### Work to complete
Give a verbatim quotation of every record.

★ ★ ★

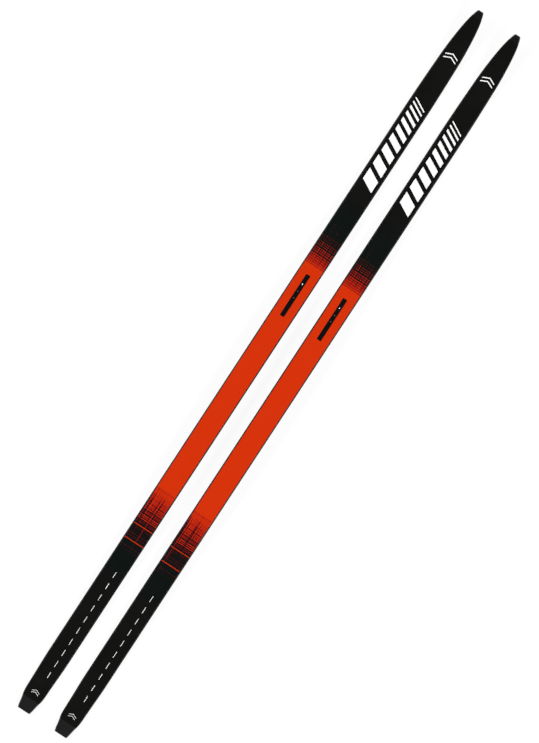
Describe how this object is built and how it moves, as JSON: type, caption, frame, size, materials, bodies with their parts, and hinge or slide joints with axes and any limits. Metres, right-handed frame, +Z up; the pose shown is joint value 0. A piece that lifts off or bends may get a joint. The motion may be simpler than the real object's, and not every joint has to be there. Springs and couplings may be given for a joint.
{
  "type": "cross-country ski pair",
  "caption": "Narrow cambered cross-country skis lying side by side, with blunt upturned tips, tapered square tails, a grooved running base and a laminated wood core.",
  "frame": {"origin": "on the ground that the running bases rest on, halfway between tail end and tip end, and halfway between the two skis", "axes": "+X along the skis towards the tips, +Y to the skier's left, +Z up out of the topsheets"},
  "size_m": [1.688, 0.1376, 0.0634],
  "materials": {
    "topsheet": "glossy printed film, orange in the middle and black towards tip and tail",
    "black_plastic": "satin black moulding",
    "label_film": "glossy black film",
    "glass_laminate": "resin-rich woven glass, dark",
    "running_base": "graphite polyethylene with a fine ground structure",
    "core_wood": "planed softwood",
    "reinforcement_plate": "fibre-reinforced sheet",
    "filler_plastic": "machined black plastic"
  },
  "bodies": {
    "left_ski": {"left_ski_topsheet": "topsheet", "left_ski_upper_laminate": "glass_laminate", "left_ski_lower_laminate": "glass_laminate", "left_ski_running_base": "running_base", "left_ski_sidewall_outer": "black_plastic", "left_ski_sidewall_inner": "black_plastic", "left_ski_core_stringer_1": "core_wood", "left_ski_core_stringer_2": "core_wood", "left_ski_core_stringer_3": "core_wood", "left_ski_core_stringer_4": "core_wood", "left_ski_core_stringer_5": "core_wood", "left_ski_binding_plate": "reinforcement_plate", "left_ski_tip_filler": "filler_plastic", "left_ski_tail_filler": "filler_plastic", "left_ski_tip_guard": "black_plastic", "left_ski_tail_guard": "black_plastic", "left_ski_centre_label": "label_film"},
    "right_ski": {"right_ski_topsheet": "topsheet", "right_ski_upper_laminate": "glass_laminate", "right_ski_lower_laminate": "glass_laminate", "right_ski_running_base": "running_base", "right_ski_sidewall_outer": "black_plastic", "right_ski_sidewall_inner": "black_plastic", "right_ski_core_stringer_1": "core_wood", "right_ski_core_stringer_2": "core_wood", "right_ski_core_stringer_3": "core_wood", "right_ski_core_stringer_4": "core_wood", "right_ski_core_stringer_5": "core_wood", "right_ski_binding_plate": "reinforcement_plate", "right_ski_tip_filler": "filler_plastic", "right_ski_tail_filler": "filler_plastic", "right_ski_tip_guard": "black_plastic", "right_ski_tail_guard": "black_plastic", "right_ski_centre_label": "label_film"}
  },
  "joints": [
    {"name": "stride", "type": "slide", "parent": "left_ski", "child": "right_ski", "axis": [1, 0, 0], "range_m": [-0.5, 0.5]}
  ]
}
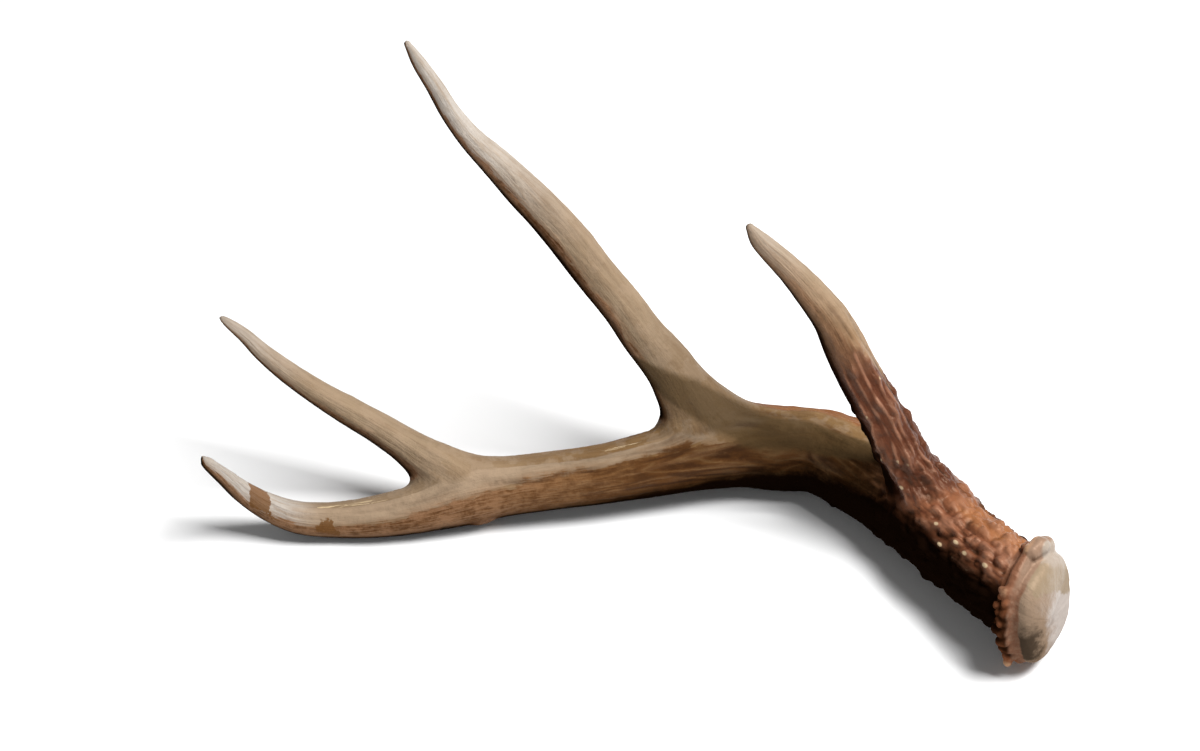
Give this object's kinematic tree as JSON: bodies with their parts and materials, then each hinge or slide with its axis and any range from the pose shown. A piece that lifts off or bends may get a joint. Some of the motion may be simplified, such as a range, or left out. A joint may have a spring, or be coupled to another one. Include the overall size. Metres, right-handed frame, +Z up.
{
  "type": "deer antler",
  "caption": "Shed deer antler with a rough burr and pale seal, curved main beam and upright pointed tines, resting tines up.",
  "frame": {"origin": "centre of the footprint's bounding box, on the level surface the antler rests on", "axes": "+X the long way, from the beam's tip towards the burr; +Y away from the side the tines are seen from, towards the outside of the beam's bow; +Z up, the way the tines rise"},
  "size_m": [0.3612, 0.1577, 0.2204],
  "materials": {
    "antler_bone": "satin"
  },
  "bodies": {
    "root": {"beam_base": "antler_bone", "beam_lower": "antler_bone", "beam_upper": "antler_bone", "beam_tip": "antler_bone", "brow_tine": "antler_bone", "second_tine": "antler_bone", "third_tine": "antler_bone"}
  },
  "joints": []
}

★ ★ ★

### Solution to the exercise
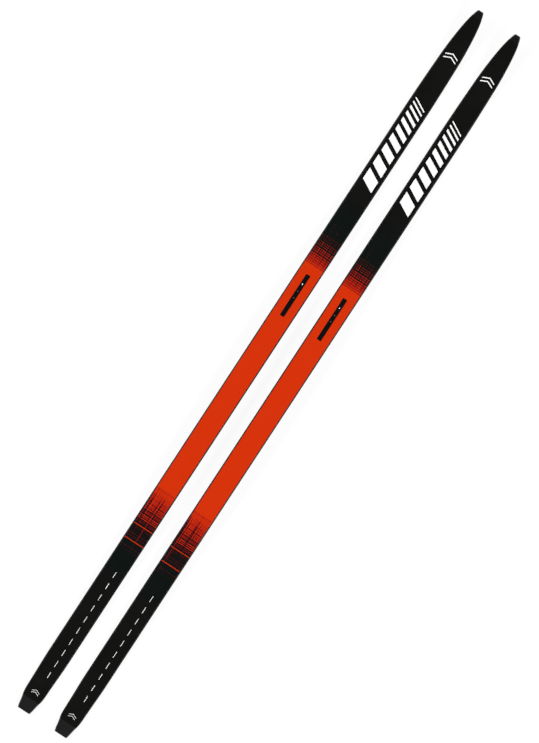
Describe how this object is built and how it moves, as JSON: type, caption, frame, size, materials, bodies with their parts, and hinge or slide joints with axes and any limits. Metres, right-handed frame, +Z up; the pose shown is joint value 0. A piece that lifts off or bends may get a joint. The motion may be simpler than the real object's, and not every joint has to be there. Springs and couplings may be given for a joint.
{
  "type": "cross-country ski pair",
  "caption": "Narrow cambered cross-country skis lying side by side, with blunt upturned tips, tapered square tails, a grooved running base and a laminated wood core.",
  "frame": {"origin": "on the ground that the running bases rest on, halfway between tail end and tip end, and halfway between the two skis", "axes": "+X along the skis towards the tips, +Y to the skier's left, +Z up out of the topsheets"},
  "size_m": [1.688, 0.1376, 0.0634],
  "materials": {
    "topsheet": "glossy printed film, orange in the middle and black towards tip and tail",
    "black_plastic": "satin black moulding",
    "label_film": "glossy black film",
    "glass_laminate": "resin-rich woven glass, dark",
    "running_base": "graphite polyethylene with a fine ground structure",
    "core_wood": "planed softwood",
    "reinforcement_plate": "fibre-reinforced sheet",
    "filler_plastic": "machined black plastic"
  },
  "bodies": {
    "left_ski": {"left_ski_topsheet": "topsheet", "left_ski_upper_laminate": "glass_laminate", "left_ski_lower_laminate": "glass_laminate", "left_ski_running_base": "running_base", "left_ski_sidewall_outer": "black_plastic", "left_ski_sidewall_inner": "black_plastic", "left_ski_core_stringer_1": "core_wood", "left_ski_core_stringer_2": "core_wood", "left_ski_core_stringer_3": "core_wood", "left_ski_core_stringer_4": "core_wood", "left_ski_core_stringer_5": "core_wood", "left_ski_binding_plate": "reinforcement_plate", "left_ski_tip_filler": "filler_plastic", "left_ski_tail_filler": "filler_plastic", "left_ski_tip_guard": "black_plastic", "left_ski_tail_guard": "black_plastic", "left_ski_centre_label": "label_film"},
    "right_ski": {"right_ski_topsheet": "topsheet", "right_ski_upper_laminate": "glass_laminate", "right_ski_lower_laminate": "glass_laminate", "right_ski_running_base": "running_base", "right_ski_sidewall_outer": "black_plastic", "right_ski_sidewall_inner": "black_plastic", "right_ski_core_stringer_1": "core_wood", "right_ski_core_stringer_2": "core_wood", "right_ski_core_stringer_3": "core_wood", "right_ski_core_stringer_4": "core_wood", "right_ski_core_stringer_5": "core_wood", "right_ski_binding_plate": "reinforcement_plate", "right_ski_tip_filler": "filler_plastic", "right_ski_tail_filler": "filler_plastic", "right_ski_tip_guard": "black_plastic", "right_ski_tail_guard": "black_plastic", "right_ski_centre_label": "label_film"}
  },
  "joints": [
    {"name": "stride", "type": "slide", "parent": "left_ski", "child": "right_ski", "axis": [1, 0, 0], "range_m": [-0.5, 0.5]}
  ]
}
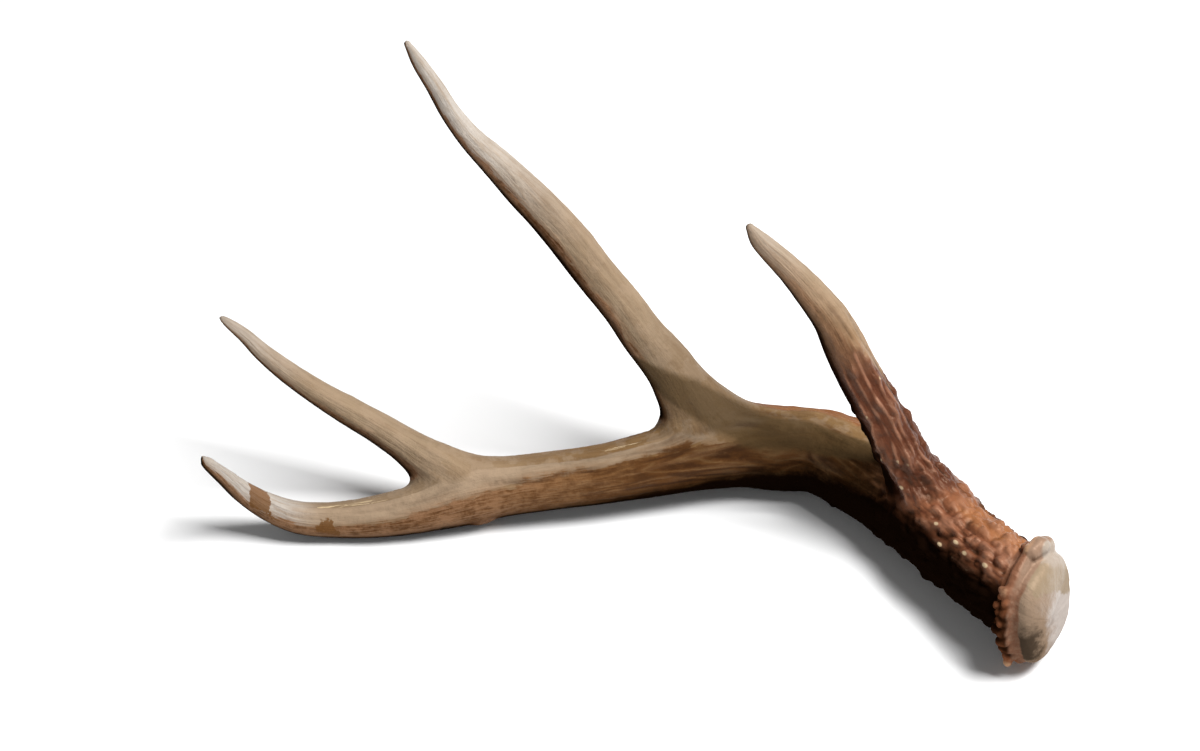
Give this object's kinematic tree as JSON: bodies with their parts and materials, then each hinge or slide with its axis and any range from the pose shown. A piece that lifts off or bends may get a joint. Some of the motion may be simplified, such as a range, or left out. A joint may have a spring, or be coupled to another one. Include the overall size. Metres, right-handed frame, +Z up.
{
  "type": "deer antler",
  "caption": "Shed deer antler with a rough burr and pale seal, curved main beam and upright pointed tines, resting tines up.",
  "frame": {"origin": "centre of the footprint's bounding box, on the level surface the antler rests on", "axes": "+X the long way, from the beam's tip towards the burr; +Y away from the side the tines are seen from, towards the outside of the beam's bow; +Z up, the way the tines rise"},
  "size_m": [0.3612, 0.1577, 0.2204],
  "materials": {
    "antler_bone": "satin"
  },
  "bodies": {
    "root": {"beam_base": "antler_bone", "beam_lower": "antler_bone", "beam_upper": "antler_bone", "beam_tip": "antler_bone", "brow_tine": "antler_bone", "second_tine": "antler_bone", "third_tine": "antler_bone"}
  },
  "joints": []
}